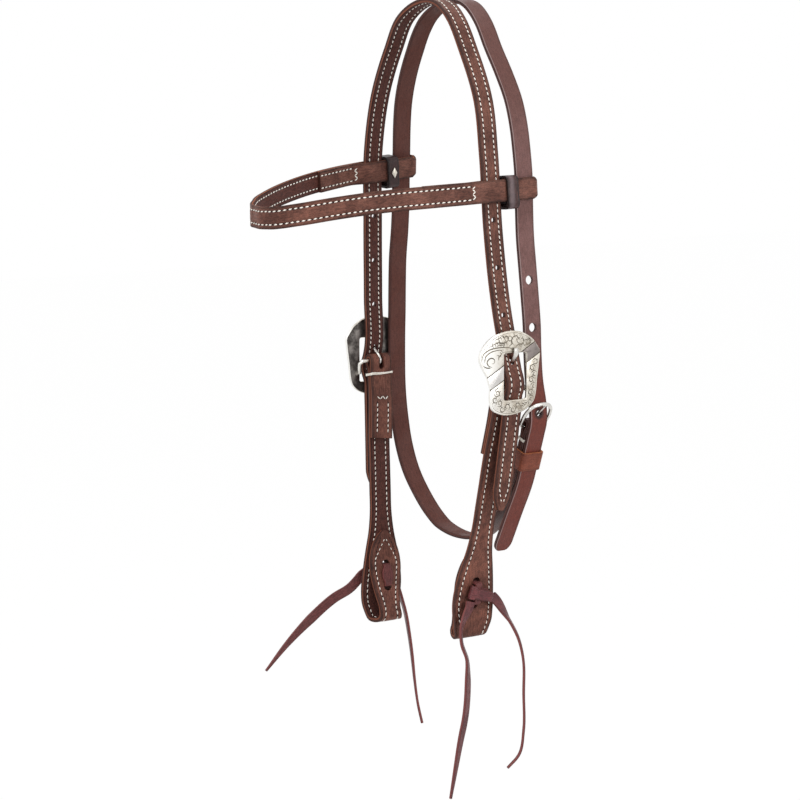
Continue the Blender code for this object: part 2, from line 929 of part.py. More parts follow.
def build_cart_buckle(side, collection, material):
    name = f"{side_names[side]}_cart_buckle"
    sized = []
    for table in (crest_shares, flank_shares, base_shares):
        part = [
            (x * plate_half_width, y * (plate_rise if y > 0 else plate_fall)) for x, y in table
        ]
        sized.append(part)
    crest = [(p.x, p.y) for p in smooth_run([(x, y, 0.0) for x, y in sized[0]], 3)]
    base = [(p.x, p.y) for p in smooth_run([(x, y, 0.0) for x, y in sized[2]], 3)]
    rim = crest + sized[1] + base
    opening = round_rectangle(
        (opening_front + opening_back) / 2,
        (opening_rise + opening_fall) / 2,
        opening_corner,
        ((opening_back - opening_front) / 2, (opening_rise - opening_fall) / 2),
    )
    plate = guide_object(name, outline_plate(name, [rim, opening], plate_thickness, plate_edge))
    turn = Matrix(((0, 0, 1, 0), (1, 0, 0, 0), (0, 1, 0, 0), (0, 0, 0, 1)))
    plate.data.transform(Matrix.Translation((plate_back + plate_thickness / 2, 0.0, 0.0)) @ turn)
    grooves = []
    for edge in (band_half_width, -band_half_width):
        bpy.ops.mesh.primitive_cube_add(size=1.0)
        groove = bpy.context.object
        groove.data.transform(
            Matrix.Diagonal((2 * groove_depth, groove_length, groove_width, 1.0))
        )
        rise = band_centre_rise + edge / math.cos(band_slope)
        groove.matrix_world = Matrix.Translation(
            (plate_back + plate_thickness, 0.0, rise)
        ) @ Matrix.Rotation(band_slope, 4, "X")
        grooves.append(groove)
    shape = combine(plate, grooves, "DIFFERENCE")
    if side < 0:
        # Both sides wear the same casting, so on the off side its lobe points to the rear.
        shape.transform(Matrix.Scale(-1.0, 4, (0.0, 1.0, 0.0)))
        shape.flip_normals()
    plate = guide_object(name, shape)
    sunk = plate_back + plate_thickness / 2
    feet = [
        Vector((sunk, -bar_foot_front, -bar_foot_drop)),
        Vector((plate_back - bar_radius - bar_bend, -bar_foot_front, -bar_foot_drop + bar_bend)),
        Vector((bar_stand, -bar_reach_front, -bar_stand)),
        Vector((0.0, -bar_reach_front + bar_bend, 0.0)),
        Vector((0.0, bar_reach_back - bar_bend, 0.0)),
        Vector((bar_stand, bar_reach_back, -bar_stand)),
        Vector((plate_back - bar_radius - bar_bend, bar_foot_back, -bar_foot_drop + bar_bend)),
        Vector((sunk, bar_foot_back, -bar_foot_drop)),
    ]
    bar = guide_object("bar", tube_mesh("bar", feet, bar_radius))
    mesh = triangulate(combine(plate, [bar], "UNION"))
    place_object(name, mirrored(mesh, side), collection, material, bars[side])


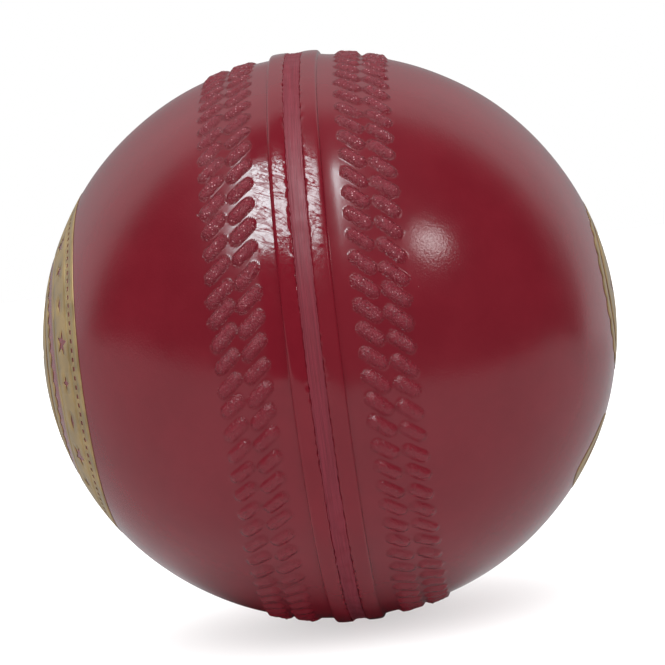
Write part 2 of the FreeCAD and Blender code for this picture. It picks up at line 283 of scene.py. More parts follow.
+++
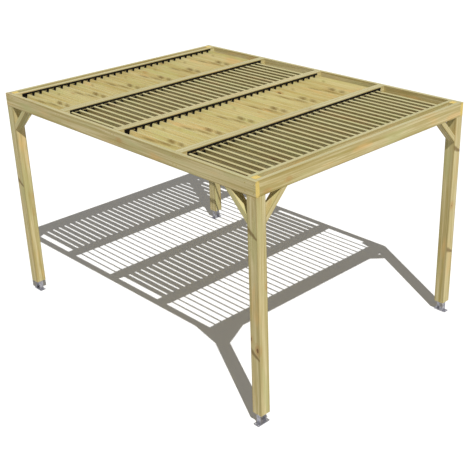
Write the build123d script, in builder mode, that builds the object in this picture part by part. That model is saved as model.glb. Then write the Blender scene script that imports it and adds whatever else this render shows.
+++
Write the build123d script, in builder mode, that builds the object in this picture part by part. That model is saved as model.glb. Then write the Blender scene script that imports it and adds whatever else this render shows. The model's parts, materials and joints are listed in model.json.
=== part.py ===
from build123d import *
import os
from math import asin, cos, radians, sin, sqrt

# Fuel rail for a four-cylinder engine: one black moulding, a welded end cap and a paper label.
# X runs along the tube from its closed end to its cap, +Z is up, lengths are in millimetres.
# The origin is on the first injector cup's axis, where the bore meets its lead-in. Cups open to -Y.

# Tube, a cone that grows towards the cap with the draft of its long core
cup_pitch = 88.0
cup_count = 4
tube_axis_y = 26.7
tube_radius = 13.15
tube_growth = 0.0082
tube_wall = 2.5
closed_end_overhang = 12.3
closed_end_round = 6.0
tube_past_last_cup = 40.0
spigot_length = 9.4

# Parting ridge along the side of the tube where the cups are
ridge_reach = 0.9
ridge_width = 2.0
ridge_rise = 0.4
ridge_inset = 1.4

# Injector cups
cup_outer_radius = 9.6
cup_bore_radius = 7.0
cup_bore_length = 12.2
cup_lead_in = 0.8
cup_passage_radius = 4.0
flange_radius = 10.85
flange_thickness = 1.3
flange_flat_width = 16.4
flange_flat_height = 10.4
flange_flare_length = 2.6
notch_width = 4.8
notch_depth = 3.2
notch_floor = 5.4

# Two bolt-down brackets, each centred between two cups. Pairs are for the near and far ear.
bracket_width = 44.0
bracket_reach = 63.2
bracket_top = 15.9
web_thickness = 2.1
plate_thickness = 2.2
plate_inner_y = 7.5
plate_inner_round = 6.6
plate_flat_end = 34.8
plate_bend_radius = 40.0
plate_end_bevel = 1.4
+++
§ **Task details**
Pull out every line above that holds the word "script".

§ **Final result**
Write the build123d script, in builder mode, that builds the object in this picture part by part. That model is saved as model.glb. Then write the Blender scene script that imports it and adds whatever else this render shows.
Write the build123d script, in builder mode, that builds the object in this picture part by part. That model is saved as model.glb. Then write the Blender scene script that imports it and adds whatever else this render shows. The model's parts, materials and joints are listed in model.json.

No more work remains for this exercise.